TARANTO - Una svolta attesa, una posta in gioco altissima. Il consiglio di fabbrica tenutosi oggi all’interno dello stabilimento ex Ilva di Taranto ha segnato un nuovo capitolo nel difficile cammino della riconversione industriale e ambientale del sito siderurgico. Al termine delle tre giornate di assemblee promosse da FIM, FIOM e UILM con i lavoratori, il sindacato ha consegnato il proprio orientamento alla politica e alle istituzioni locali, chiedendo con forza che la città non venga esclusa dalla transizione verso la produzione pulita.

“È stato un incontro molto positivo” – ha dichiarato il presidente della Regione Puglia Michele Emiliano, presente all’appuntamento insieme al sindaco di Taranto Piero Bitetti, al sindaco di Statte Fabio Spada e al presidente della Provincia Gianfranco Palmisano.

“Il sindacato – ha sottolineato Emiliano – ci ha chiesto di non arretrare, proprio adesso che siamo vicini a un passaggio storico: l’avvio del processo di decarbonizzazione con l’introduzione dei forni DRI, cioè a riduzione diretta, destinati a sostituire gli altoforni a carbone. Un cambiamento che potrebbe abbattere del 95% i fattori inquinanti”.

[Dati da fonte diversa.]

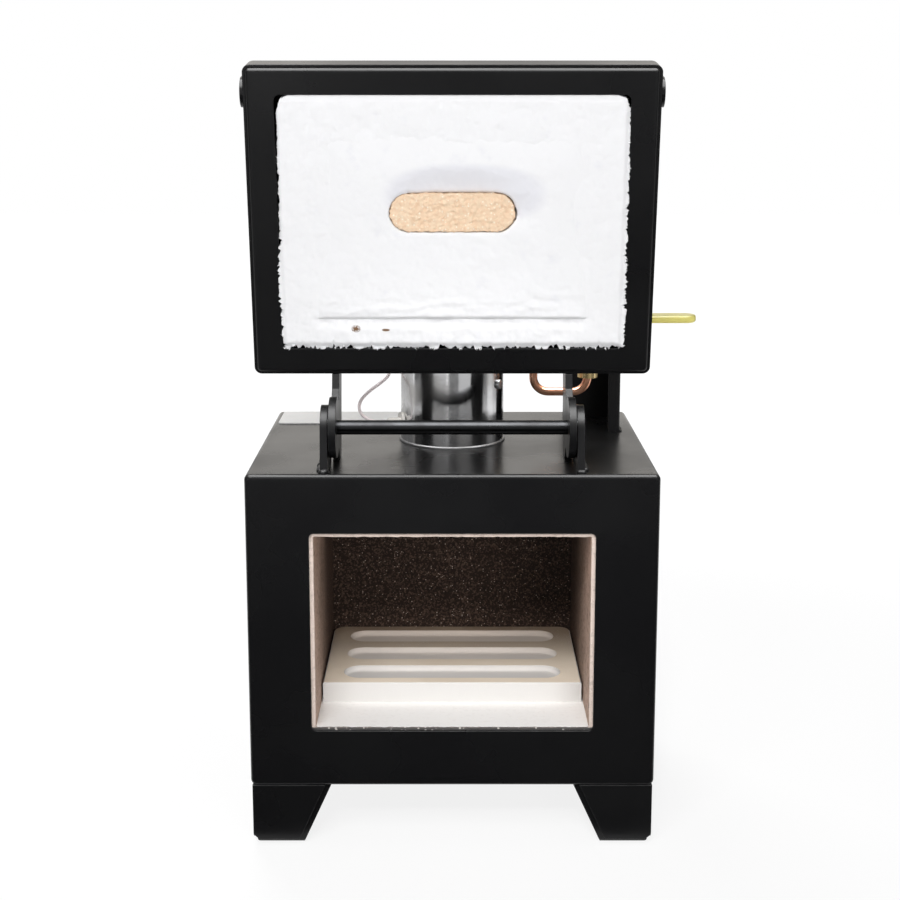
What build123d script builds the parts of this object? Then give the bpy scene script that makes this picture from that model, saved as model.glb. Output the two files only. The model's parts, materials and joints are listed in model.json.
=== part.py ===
from build123d import *
import math
import os

# Small gas-fired box furnace, standing with its flip-up front door open.
# Millimetres, +X to the right of someone who faces the door, +Y to the back, +Z up.
# It is laid out with x = 0 on its middle plane, y = 0 at its front face and z = 0 on the floor.
# At the end every piece moves so that the origin is the bottom centre of the whole object's box.

# Body
body_width = 280.0
body_depth = 210.0
body_height = 222.0
foot_height = 44.0
sheet = 2.0
panel_bend = 3.0
body_corner = 4.0
front_flange = 5.5
rear_flange = 12.0
rear_cover_thickness = 1.5
rear_cover_margin = 4.0
rear_screw_radius = 2.0
screw_clearance = 0.2

# Mouth and chamber
mouth_width = 194.0
mouth_height = 140.8
mouth_corner = 3.3
mouth_sill_height = 84.3
mouth_rim = 2.75
sill_step = 1.7
muffle_wall = 12.0
chamber_depth = 162.0
seal_thickness = 2.0
rear_air_gap = 4.0

# Hearth plate
hearth_side_gap = 1.3
hearth_thickness = 14.8
hearth_depth = 118.5
hearth_back_gap = 1.0
hearth_corner = 9.0
groove_length = 158.5
groove_width = 24.5
groove_pitch = 37.4
groove_depth = 4.0
groove_count = 3

# Feet
foot_inset = 1.0
foot_top = 55.0
foot_bottom = 35.0
leaf_thickness = 2.5
leaf_margin = 4.0
leaf_corner = 6.0
sole_wall = 4.0

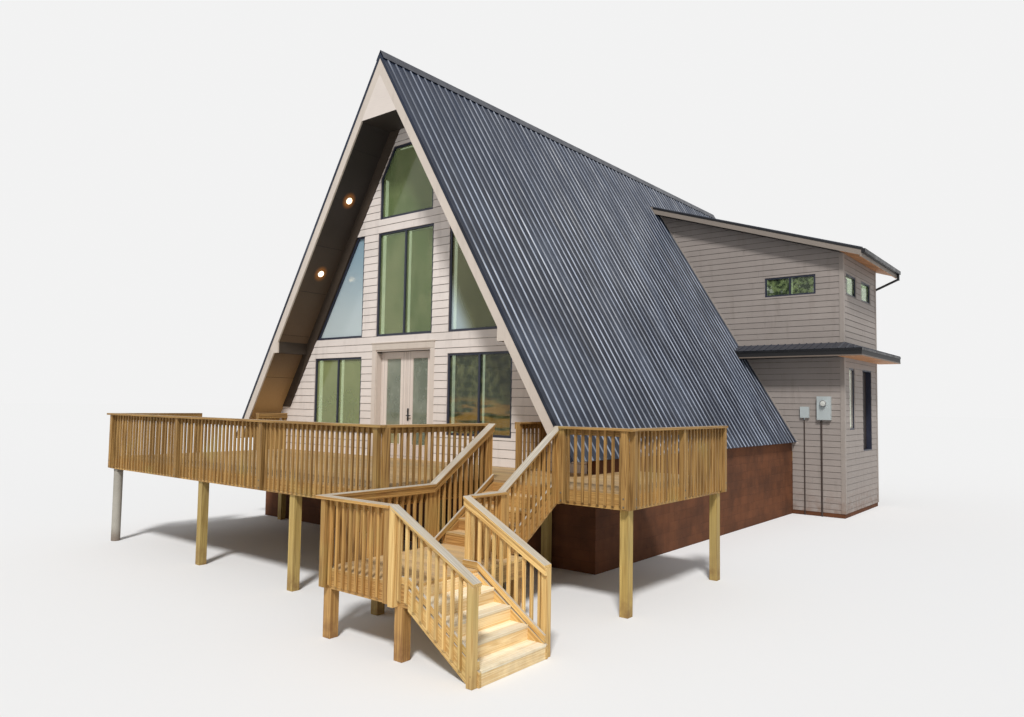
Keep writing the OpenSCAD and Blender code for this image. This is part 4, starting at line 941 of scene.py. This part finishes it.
# length, drop and level part of the sloped rails
UP, DOWN, GROUND = (1.375, 0.9, 0), (1.36, 0.72, LB - SR), BASE - LT
rails("stair_rail_upper", stair_rail, "rail_upper_flight",
      (sloped_rail, lambda x, y, z: (SR - y, -HEADY - x, z), *UP, RIM, LT, -SIDE_H,
       lambda x: LT + CLEAR if x > 1.08 else BASE),
      (sloped_rail, lambda x, y, z: (LA + y, -HEADY - x, z), *UP, RIM, LT + RIM, -SIDE_H,
       lambda x: LT + RIM + 0.045))
rails("landing_rail_front", stair_rail, "rail_landing_front",
      (rail, lambda x, y, z: (LA + x, LF + y, LT + z), UPW, [0, UPW - R], R, 0))
rails("landing_rail_sides", stair_rail, "rail_landing_sides",
      (rail, lambda x, y, z: (LA + y, -RB - x, LT + z), -LF - RB, [0, -LF - RB - R], 0, -OVER - SEAT, RIM, 0),
      (rail, lambda x, y, z: (SR - y, -RB - SHORT + x, LT + z), SHORT, [SHORT - R], 0, 0, 0))
rails("stair_rail_lower", lit_lower_rail, "rail_lower_flight",
      (sloped_rail, lambda x, y, z: (SR + x, LF + y, LT + z), *DOWN, RIM, GROUND, RIM,
       lambda x: GROUND + 0.03),
      (sloped_rail, lambda x, y, z: (SR + x, LF + LOWW - y, LT + z), *DOWN, 0, GROUND, RIM,
       lambda x: CLEAR if x < LB - SR + 0.04 else GROUND + 0.03))

# Screws on the roof sheets: one beside each rib, SCREW_STEP apart down the slope
SCREW_STEP, SCREW_ROWS, SCREW = 0.6, 17, [(-0.002, 0.009), (0.002, 0.009), (0.006, 0.005)]
sh = Shape()
for side in (1, -1):
    out = Vector((side * COS, 0, SIN))
    for i in range(78):
        y = METAL_Y0 + 0.1085 + i * PITCH + RIB_W + 0.02
        if y > METAL_Y0 + METAL_LEN - 0.03:
            break
        for j in range(SCREW_ROWS):
            s = 0.32 + j * SCREW_STEP
            x, z = s * SIN, RIDGE - s * COS
            if side == 1 and WING_Y - 0.7 < y < WING_B + 0.4 and z < wtop(x) + 0.1:
                continue
            sh.turned(Vector((side * x, y, z)) + out * 0.008, out, SCREW, 6)
sh.piece("roof_screws", cap_metal)

# Ribbed cover of the pent roof, with a mitred corner; E is how far it stands out
FALL_Y = (PENT_Z - PENT_Z1) / (WING_Y - PENT_Y)
FALL_X = (PENT_Z - PENT_Z1) / (PENT_X - WING_X)
E, PENT_END = 0.012, WING_B + OVERHANG


def zy(y):
    return PENT_Z - (WING_Y - y) * FALL_Y


def zx(x):
    return PENT_Z - (x - WING_X) * FALL_X


def cover(sh, outline, height):
    """Sheet over an outline in (x, y)."""
    sh.ring(*([(x, y, height(x, y) + d) for x, y in outline] for d in (0.0006, 0.005)))


def ribs(sh, first, last, ends, place):
    """Ribs side by side; ends gives where one starts and stops, place the point for (row, along, height)."""
    for i in range(math.floor((last - first) / PITCH / 0.9) + 1):
        at = first + i * PITCH * 0.9
        sec = [(at - 0.024, 0.004), (at + 0.024, 0.004), (at + 0.011, 0.024), (at - 0.011, 0.024)]
        sh.ring(*([place(u, end, h) for u, h in sec] for end in ends(at)))


sh = Shape()
corner = [(WING_X + 0.018, WING_Y - 0.018), (PENT_X + E, PENT_Y - E)]
cover(sh, [(hout(zy(WING_Y)) + 0.002, WING_Y - 0.018)] + corner + [(hout(zy(PENT_Y)) + 0.002, PENT_Y - E)],
      lambda x, y: zy(y))
cover(sh, [corner[0], (WING_X + 0.018, PENT_END), (PENT_X + E, PENT_END), corner[1]], lambda x, y: zx(x))
ribs(sh, hout(PENT_Z1) + 0.06, PENT_X - 0.05,
     lambda x: (PENT_Y - E, WING_Y - 0.019 if x < WING_X else WING_Y - (x - WING_X) - 0.01),
     lambda x, y, h: (x, y, zy(y) + h))
ribs(sh, PENT_Y + 0.10, WING_B + 0.33,
     lambda y: (WING_X + 0.019 if y > WING_Y else WING_X + (WING_Y - y) + 0.01, PENT_X + E),
     lambda y, x, h: (x, y, zx(x) + h))
# drip edge round the outside
sh.index = 1
z0, z1 = PENT_Z1 - 0.06, PENT_Z1 + 0.004
sh.board((hout(PENT_Z1) + 0.002, PENT_Y - E, z0), (PENT_X + E, PENT_Y - E + 0.004, z1))
sh.board((PENT_X + E - 0.004, PENT_Y - E, z0), (PENT_X + E, PENT_END, z1))
sh.piece("pent_cover", [small_sheet, black_metal])
sh = Shape()
x0 = (K * (RIDGE - wtop(0)) + SHEET_HX) / (1 - K * WT) + 0.06
for y0, y1 in ((WING_Y - 0.357, WING_Y - OVERHANG), (PENT_END, WING_B + 0.357)):
    sh.ring(*([(x, y0, z - 0.06), (x, y1, z - 0.06), (x, y1, z), (x, y0, z)]
              for x, z in ((x0, wtop(x0)), (WING_END, WING_Z))))
sh.piece("wing_drip_edge", black_metal)
sh = Shape()
t, z1 = 0.006, PENT_Z0 + 0.035
sh.board((hout(PENT_Z0) + 0.002, PENT_Y - t, PENT_Z0), (PENT_X + t, PENT_Y, z1))
sh.board((PENT_X, PENT_Y, PENT_Z0), (PENT_X + t, PENT_END, z1))
sh.piece("pent_edge", pent_trim)

# Bolts through the rail posts, two in each
BOLT = [(-0.002, 0.015), (0.002, 0.015), (0.0021, 0.0095), (0.007, 0.009), (0.009, 0.005)]
H = R / 2
sh = Shape()
posts = [(-DL + a, -DF - R, (0, -1, 0)) for a in (H, *MID_POSTS, DL + SX - H)]
posts += [(x, -HEADY - R, (0, -1, 0)) for x in (SR + R + H, DR - H)]
posts += [(DR + R, -HEADY + a, (1, 0, 0)) for a in (H, SIDE_POST, HEADY + DB - H)]
posts += [(-DL - R, -EAVE - WAY - a, (-1, 0, 0)) for a in (H, LEN_L - H)]
for x, y, d in posts:
    for z in (-0.085, -0.205):
        sh.turned((x, y, z), d, BOLT, 12)
sh.piece("post_bolts", dull_zinc)

# Mouldings round the door glass and lines along the stiles; L is a leaf's box, G its glass, HOLE its opening
LX0, LX1, LZ0, LZ1, LY0, LY1 = -0.869, -0.004, 0.038, 2.424, 0.146, 0.19
G = rect(LX0 + 0.198, LZ0 + 0.27, LX1 - 0.198, LZ1 - 0.16)
HOLE = rect(LX0 + 0.124, LZ0 + 0.269, LX1 - 0.124, LZ1 - 0.124)
OUTER, MIDDLE = inset(G, -0.022), inset(G, -0.008)


def leaf_board(sh, s, x0, x1, y0, y1, z0, z1):
    """Board on the left leaf, or mirrored for the right one."""
    sh.board((min(s * x0, s * x1), y0, z0), (max(s * x0, s * x1), y1, z1))


for s, leaf, body in ((1, "left", "left_leaf"), (-1, "right", "right_leaf")):
    sh = Shape()
    for x0, z0, x1 in ((HOLE[0][0], HOLE[0][1], G[0][0]), (G[1][0], HOLE[0][1], HOLE[1][0]),
                       (G[0][0], G[2][1], G[1][0])):
        leaf_board(sh, s, x0, x1, LY0 + 0.0005, LY1 - 0.0005, z0, HOLE[2][1])
    for y0, out in ((LY0 + 0.001, -0.01), (LY1 - 0.001, 0.01)):
        for i in range(4):
            j = (i + 1) % 4
            q = [(OUTER[i], y0), (OUTER[j], y0), (G[j], y0), (G[i], y0)]
            y1 = y0 + out * 0.35
            r = [(OUTER[i], y1), (OUTER[j], y1), (MIDDLE[j], y0 + out), (MIDDLE[i], y0 + out)]
            sh.ring(*([(s * p[0], y, p[1]) for p, y in end] for end in (q, r)))
    # the right leaf has no line on its meeting side
    for x in (LX0 + 0.05, LX1 - 0.05)[:1 if s == -1 else 2]:
        leaf_board(sh, s, x - 0.012, x + 0.012, LY0 - 0.005, LY0 + 0.001, LZ0 + 0.02, LZ1 - 0.02)
    sh.piece("moulding_" + leaf, moulding_paint, body, bevel=0.0015)

# Round meter on its panel: bezel, dial and glass
PANEL_X0, PANEL_D, PANEL_Z0, PANEL_H = WING_X - 0.72, 0.11, 0.94, 0.67
METER = (PANEL_X0 + 0.19, WING_Y - PANEL_D - 0.06, PANEL_Z0 + PANEL_H - 0.2)
dial = plain_metal("dial_face", lin(216, 214, 206), 0.4, 0.0)
clear = Mat("meter_glass", rough=0.04, spec=0.6, Alpha=0.28)
clear.done(clear.shade(lin(210, 218, 216), clear.noise(12, 2), 0.1))
for name, mat, n, hoop, rows in (
        ("meter_bezel", galvanised, 40, True,
         [(-0.03, 0.091), (0.004, 0.091), (0.010, 0.084), (0.010, 0.074), (-0.03, 0.073)]),
        ("meter_dial", dial, 32, False,
         [(0.003, 0.072), (0.006, 0.072), (0.0062, 0.030), (0.012, 0.028), (0.012, 0.012)]),
        ("meter_dome", clear.m, 32, False,
         [(0.006, 0.0725), (0.04, 0.070), (0.058, 0.060), (0.068, 0.040), (0.071, 0.012)])):
    sh = Shape()
    sh.turned(METER, (0, -1, 0), rows, n, hoop)
    sh.piece(name, mat, smooth=name == "meter_dome")

# Trim rings of the soffit lamps
RING = [(0.0005, 0.090), (0.008, 0.089), (0.015, 0.080), (0.015, 0.0755), (0.0005, 0.0753)]
sh = Shape()
for s in (1, -1):
    for z in LAMP_ZS:
        sh.turned((s * hin(z), LAMP_Y, z), (-s * COS, 0, -SIN), RING, 32, True)
sh.piece("lamp_rings", trim)

# Matt floor and even background
floor_mat = bpy.data.materials.new("floor")
floor_mat.use_nodes = True
inputs = floor_mat.node_tree.nodes["Principled BSDF"].inputs
inputs["Base Color"].default_value = (0.808, 0.816, 0.826, 1)
inputs["Roughness"].default_value = 1.0
inputs["Specular IOR Level"].default_value = 0.0
bm = bmesh.new()
bmesh.ops.create_circle(bm, cap_ends=True, segments=96, radius=400)
me = bpy.data.meshes.new("floor")
bm.to_mesh(me)
bm.free()
me.materials.append(floor_mat)
floor = show("floor", me)
floor.location = (0, 0, cad_box[0][2] - 0.002)

# The background is brighter where it is seen, and dimmer as a light
LIGHT, SEEN = 0.40, 0.89
world = bpy.data.worlds.new("studio")
scene.world = world
world.use_nodes = True
nodes, links = world.node_tree.nodes, world.node_tree.links
path = nodes.new("ShaderNodeLightPath")
seen = path.outputs["Is Camera Ray"]
for ray in ("Is Glossy Ray", "Is Transmission Ray"):
    n = nodes.new("ShaderNodeMath")
    n.operation = "MAXIMUM"
    links.new(seen, n.inputs[0])
    links.new(path.outputs[ray], n.inputs[1])
    seen = n.outputs[0]
n = nodes.new("ShaderNodeMapRange")
links.new(seen, n.inputs[0])
n.inputs[3].default_value = LIGHT
n.inputs[4].default_value = SEEN
links.new(n.outputs[0], nodes["Background"].inputs["Strength"])
nodes["Background"].inputs["Color"].default_value = (1, 1, 1, 1)

SUN_AZ, SUN_EL = math.radians(33), math.radians(50)
sun = bpy.data.lights.new("key", "SUN")
sun.energy = 2.85
sun.angle = math.radians(9)
sun.color = (1.0, 0.985, 0.965)
key = show("key", sun)
to_sun = Vector((math.sin(SUN_AZ) * math.cos(SUN_EL), -math.cos(SUN_AZ) * math.cos(SUN_EL), math.sin(SUN_EL)))
key.rotation_euler = to_sun.to_track_quat("Z", "Y").to_euler()
key.location = to_sun * 30

# Camera at the place and turn that the picture shows; focal length and width in pixels
EYE, YAW, TILT, ROLL = (12.5866, -11.696, 1.2644), 0.6767, 0.0604, 0.0154
FOCAL, WIDTH, SENSOR = 748.7, 1024, 36.0
fwd = Vector((-math.sin(YAW) * math.cos(TILT), math.cos(YAW) * math.cos(TILT), math.sin(TILT)))
r0 = Vector((math.cos(YAW), math.sin(YAW), 0))
u0 = r0.cross(fwd)
right = r0 * math.cos(ROLL) + u0 * math.sin(ROLL)
top = u0 * math.cos(ROLL) - r0 * math.sin(ROLL)
cam = bpy.data.cameras.new("camera")
cam.sensor_fit = "HORIZONTAL"
cam.sensor_width = SENSOR
cam.lens = FOCAL / WIDTH * SENSOR
cam.clip_end = 1000
eye = show("camera", cam)
turn = Matrix((right, top, -fwd)).transposed().to_4x4()
eye.matrix_world = Matrix.Translation(Vector(EYE) + ORIGIN) @ turn
scene.camera = eye
scene.view_settings.view_transform = "Standard"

Il presidente ha riportato l’allarme delle rappresentanze sindacali: “Dopo tutto ciò che Taranto ha sopportato in questi 60 anni – tra sacrifici, malattie e lutti – il rischio concreto è che i forni DRI vengano spostati altrove. Sarebbe un colpo durissimo, un’umiliazione insopportabile per questa città. Significherebbe regalare ad altri territori una delle acciaierie più avanzate e meno impattanti d’Europa, lasciando qui solo inquinamento e desertificazione industriale”.

“Il sindacato – ha continuato – ci ha chiesto un impegno preciso per ottenere nell’accordo di programma l’installazione dei forni elettrici e dei forni DRI a Taranto. È una battaglia che sentiamo nostra e che intendiamo portare avanti con determinazione”.

Nel corso del suo intervento Emiliano ha affrontato anche il nodo della nave rigassificatrice, che da mesi alimenta un acceso dibattito: “Per noi non è una questione dirimente. Abbiamo verificato, insieme alla commissione tecnica del Governo, che i 5,5 miliardi di metri cubi di gas necessari alla decarbonizzazione possono arrivare a Taranto anche via terra. Sarebbe più complicato dal punto di vista contrattuale, ma comunque possibile. Dunque, se la nave dovesse essere un ostacolo, si può anche rinunciare. L’importante è non perdere l’occasione di un’industria nuova, più sicura e rispettosa della salute”.

Il presidente ha ricordato che l’AIA (Autorizzazione Integrata Ambientale) approvata di recente è ancora legata al ciclo integrale, ovvero al modello produttivo tradizionale che per decenni ha messo in ginocchio l’ambiente e la salute pubblica: “Siamo in una fase delicata, ma almeno per il momento il ministro Urso continua a sostenere la trattativa per l’accordo di programma. E questo ci consente di restare al tavolo e provare a cambiare il futuro industriale di Taranto”.

“Non possiamo permettere – ha concluso Emiliano – che proprio ora, a un passo da un cambiamento epocale, si scelga di fare un passo indietro. Taranto merita rispetto. E merita i DRI, perché ha pagato un prezzo altissimo e ha diritto a una vera transizione ecologica e produttiva, non a nuovi rimandi o a soluzioni parziali”.

Il messaggio del consiglio di fabbrica è chiaro e diretto: la città vuole una svolta, non promesse. I sindacati hanno offerto una piattaforma unitaria, maturata attraverso il confronto con migliaia di lavoratori, che invoca investimenti concreti e tempestivi, salvaguardia dell’occupazione e tutela della salute. Il governo, ora, è chiamato a una scelta di responsabilità.

Dopo decenni di attese e parole, la fabbrica più discussa d’Europa è davanti al suo bivio. E Taranto non è più disposta a restare spettatrice.